Silicon Valley equivalents are brimming up in other parts of the world, Taiwan is very much known for its hardware technology. There are documentaries about Shenzhen becoming a tech hub too. Even here in Bangalore (India), there are many tech companies doing massive amount of good work.

But they're also right in the sense that regulation acts like a barrier in many parts of the world. I had often wondered why did Linus Torvalds and other Engineers travelled to Silicon Valley to found Linux, etc? Did they not find opportunity in Finland or any other nearby European countries?

That's because once you have a runaway success the US will tax you lower and your quality of life will be higher than what you can achieve in Europe. The USA is a great country if you're on to a winner. So the vacuum cleaner in SV tends to suck the air out of a lot of EU successful start-ups and engineering efforts simply because that's where the money is.

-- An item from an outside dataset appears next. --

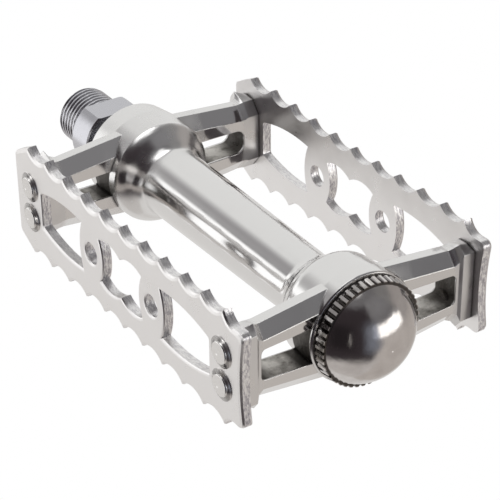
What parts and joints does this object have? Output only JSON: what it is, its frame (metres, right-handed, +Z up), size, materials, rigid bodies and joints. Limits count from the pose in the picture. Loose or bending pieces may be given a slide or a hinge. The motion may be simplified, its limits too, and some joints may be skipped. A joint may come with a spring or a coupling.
{
  "type": "bicycle touring pedal",
  "caption": "Touring pedal with a toothed cage riveted to a cast barrel body that turns on ball bearings on a threaded spindle, closed by a domed cap.",
  "frame": {"origin": "on the spindle axis at the collar's shoulder that seats against the crank arm", "axes": "+Y along the spindle towards the crank, +X across the pedal, +Z up"},
  "size_m": [0.0662, 0.1269, 0.028],
  "materials": {
    "cast_alloy": "polished casting, dull inside the windows",
    "plate_alloy": "satin sheet with rolled bright edges",
    "rivet_alloy": "satin domed heads",
    "bright_cap": "polished dome with a knurled rim",
    "spindle_steel": "satin plated steel",
    "bearing_steel": "ground hardened steel",
    "ball_steel": "lapped bearing balls",
    "seal_rubber": "matt black rubber"
  },
  "bodies": {
    "pedal": {"pedal_body": "cast_alloy", "cage_plate_front": "plate_alloy", "cage_plate_rear": "plate_alloy", "crank_side_cup": "bearing_steel", "cap_side_cup": "bearing_steel", "seal_ring": "seal_rubber", "dust_cap": "bright_cap", "rivet_front_1": "rivet_alloy", "rivet_front_2": "rivet_alloy", "rivet_front_3": "rivet_alloy", "rivet_front_4": "rivet_alloy", "rivet_rear_1": "rivet_alloy", "rivet_rear_2": "rivet_alloy", "rivet_rear_3": "rivet_alloy", "rivet_rear_4": "rivet_alloy"},
    "spindle": {"spindle": "spindle_steel", "outer_cone": "bearing_steel", "lock_washer": "spindle_steel", "lock_nut": "spindle_steel"},
    "crank_side_balls": {"crank_side_ball_01": "ball_steel", "crank_side_ball_02": "ball_steel", "crank_side_ball_03": "ball_steel", "crank_side_ball_04": "ball_steel", "crank_side_ball_05": "ball_steel", "crank_side_ball_06": "ball_steel", "crank_side_ball_07": "ball_steel", "crank_side_ball_08": "ball_steel", "crank_side_ball_09": "ball_steel", "crank_side_ball_10": "ball_steel", "crank_side_ball_11": "ball_steel", "crank_side_ball_12": "ball_steel"},
    "cap_side_balls": {"cap_side_ball_01": "ball_steel", "cap_side_ball_02": "ball_steel", "cap_side_ball_03": "ball_steel", "cap_side_ball_04": "ball_steel", "cap_side_ball_05": "ball_steel", "cap_side_ball_06": "ball_steel", "cap_side_ball_07": "ball_steel", "cap_side_ball_08": "ball_steel", "cap_side_ball_09": "ball_steel", "cap_side_ball_10": "ball_steel", "cap_side_ball_11": "ball_steel", "cap_side_ball_12": "ball_steel"}
  },
  "joints": [
    {"name": "spindle_spin", "type": "hinge", "parent": "pedal", "child": "spindle", "pos_m": [0, 0, 0], "axis": [0, 1, 0], "continuous": true},
    {"name": "crank_ball_train", "type": "hinge", "parent": "pedal", "child": "crank_side_balls", "pos_m": [0, 0, 0], "axis": [0, 1, 0], "continuous": true},
    {"name": "cap_ball_train", "type": "hinge", "parent": "pedal", "child": "cap_side_balls", "pos_m": [0, 0, 0], "axis": [0, 1, 0], "continuous": true}
  ],
  "couplings": [
    {"joint": "crank_ball_train", "follows": "spindle_spin", "ratio": 0.41},
    {"joint": "cap_ball_train", "follows": "spindle_spin", "ratio": 0.41}
  ]
}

Typical start-up valuations in the USA dwarf those in Europe, access to a single unified and mostly mono-lingual market are far more of a factor than any EU regulations, that's just a dumb meme that gets tossed around by the clueless. Yes, taxes are higher. But so is average quality of life, as opposed to average GDP, which relies on outliers.

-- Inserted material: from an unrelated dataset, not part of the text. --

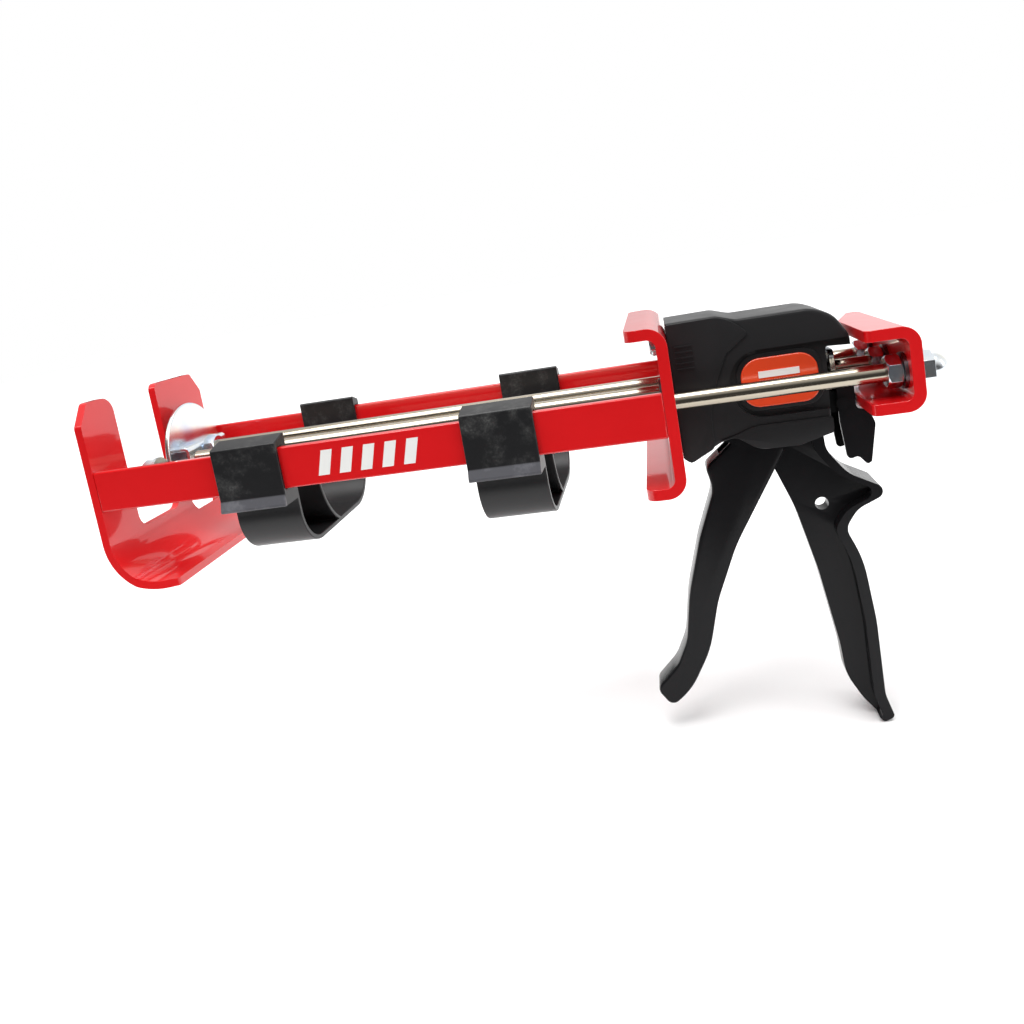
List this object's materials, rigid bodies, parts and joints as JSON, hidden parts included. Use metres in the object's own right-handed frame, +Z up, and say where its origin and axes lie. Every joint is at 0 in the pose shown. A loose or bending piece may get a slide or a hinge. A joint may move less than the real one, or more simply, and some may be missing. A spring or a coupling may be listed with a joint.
{
  "type": "two-component caulking gun",
  "caption": "Hand-operated two-component caulking gun with a red steel cartridge frame, black pistol grip, squeeze trigger and three push rods.",
  "frame": {"origin": "centre of the hanging hole in the fixed handle, on the gun's drive plane", "axes": "+X along the rods to the back of the gun, +Z up, -Y to the left side; the nozzle end is at -X"},
  "size_m": [0.4027, 0.1206, 0.2158],
  "materials": {
    "red_paint": "gloss powder coat",
    "black_casting": "satin",
    "cover_plastic": "satin",
    "cradle_plastic": "dusty matt",
    "badge": "gloss",
    "bright_steel": "drawn",
    "zinc": "zinc plated",
    "dark_steel": "oiled",
    "spring_steel": "drawn"
  },
  "bodies": {
    "gun_frame": {"front_plate": "red_paint", "left_rail": "red_paint", "right_rail": "red_paint", "back_plate": "red_paint", "body_screws": "zinc", "front_bush": "dark_steel", "rear_bush": "dark_steel", "handle_casting": "black_casting", "left_cover": "cover_plastic", "right_cover": "cover_plastic", "left_badge": "badge", "right_badge": "badge", "cover_screws": "dark_steel", "trigger_pin": "black_casting", "trigger_pin_clip": "dark_steel", "release_pin": "black_casting", "drive_spring": "spring_steel", "brake_spring": "spring_steel"},
    "trigger_lever": {"trigger": "black_casting"},
    "drive_gripper": {"drive_plate": "dark_steel"},
    "release": {"release_lever": "black_casting", "brake_plate": "zinc"},
    "rod_carriage": {"yoke": "red_paint", "drive_rod": "bright_steel", "small_piston_rod": "bright_steel", "large_piston_rod": "bright_steel", "yoke_washers": "dark_steel", "yoke_nuts": "zinc", "cap_nuts": "zinc", "large_pusher": "zinc", "pusher_bracket": "zinc", "bracket_nut": "zinc", "small_pusher_nut": "zinc", "small_pusher_washer": "zinc"},
    "front_holder": {"front_cradle": "cradle_plastic"},
    "rear_holder": {"rear_cradle": "cradle_plastic"}
  },
  "joints": [
    {"name": "trigger_hinge", "type": "hinge", "parent": "gun_frame", "child": "trigger_lever", "pos_m": [-0.03, 0, 0.04], "axis": [0, -1, 0], "range_deg": [0, 28], "stiffness_Nm_per_rad": 0.9, "springref_deg": -28.65},
    {"name": "drive_plate_slide", "type": "slide", "parent": "gun_frame", "child": "drive_gripper", "axis": [-1, 0, 0], "range_m": [0, 0.0072], "deforming": ["drive_spring"]},
    {"name": "release_hinge", "type": "hinge", "parent": "gun_frame", "child": "release", "pos_m": [0.013, 0, 0.049], "axis": [0, 1, 0], "range_deg": [0, 5], "stiffness_Nm_per_rad": 1, "springref_deg": -17.19},
    {"name": "rod_slide", "type": "slide", "parent": "gun_frame", "child": "rod_carriage", "axis": [1, 0, 0], "range_m": [0, 0.25]},
    {"name": "front_cradle_slide", "type": "slide", "parent": "gun_frame", "child": "front_holder", "axis": [1, 0, 0], "range_m": [-0.035, 0.04]},
    {"name": "rear_cradle_slide", "type": "slide", "parent": "gun_frame", "child": "rear_holder", "axis": [1, 0, 0], "range_m": [-0.04, 0.04]}
  ],
  "couplings": [
    {"joint": "drive_plate_slide", "follows": "trigger_hinge", "m_per_rad": 0.0142}
  ]
}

  • Despite being less wealthy and diverse in both language and culture, China and India produce more tech unicorns than the EU. Several smaller countries, like Singapore and Israel also do far better than the EU on a per-capita basis.

    I'd attribute most of the gap to regulatory and cultural difference.

    • EU is also not uniform in terms of language - so most EU companies need to decide whether they go global and start in a foreign (English) language or begin in their native language and risk getting locked in there.

      I’ve been mentoring startups in EU for over 10 years and there were only a handful that had issues with regulation, but 95% had issues with a language/country lock in.

  • > Yes, taxes are higher. But so is average quality of life, as opposed to average GDP

    What does the second part of the sentence have anything to do with creating tech companies?

    • GDP always gets trotted out as if it is a holy grail and a benchmark for social welfare, which it isn't so think of it as a (failed) preemptive strike against getting a longer comment thread.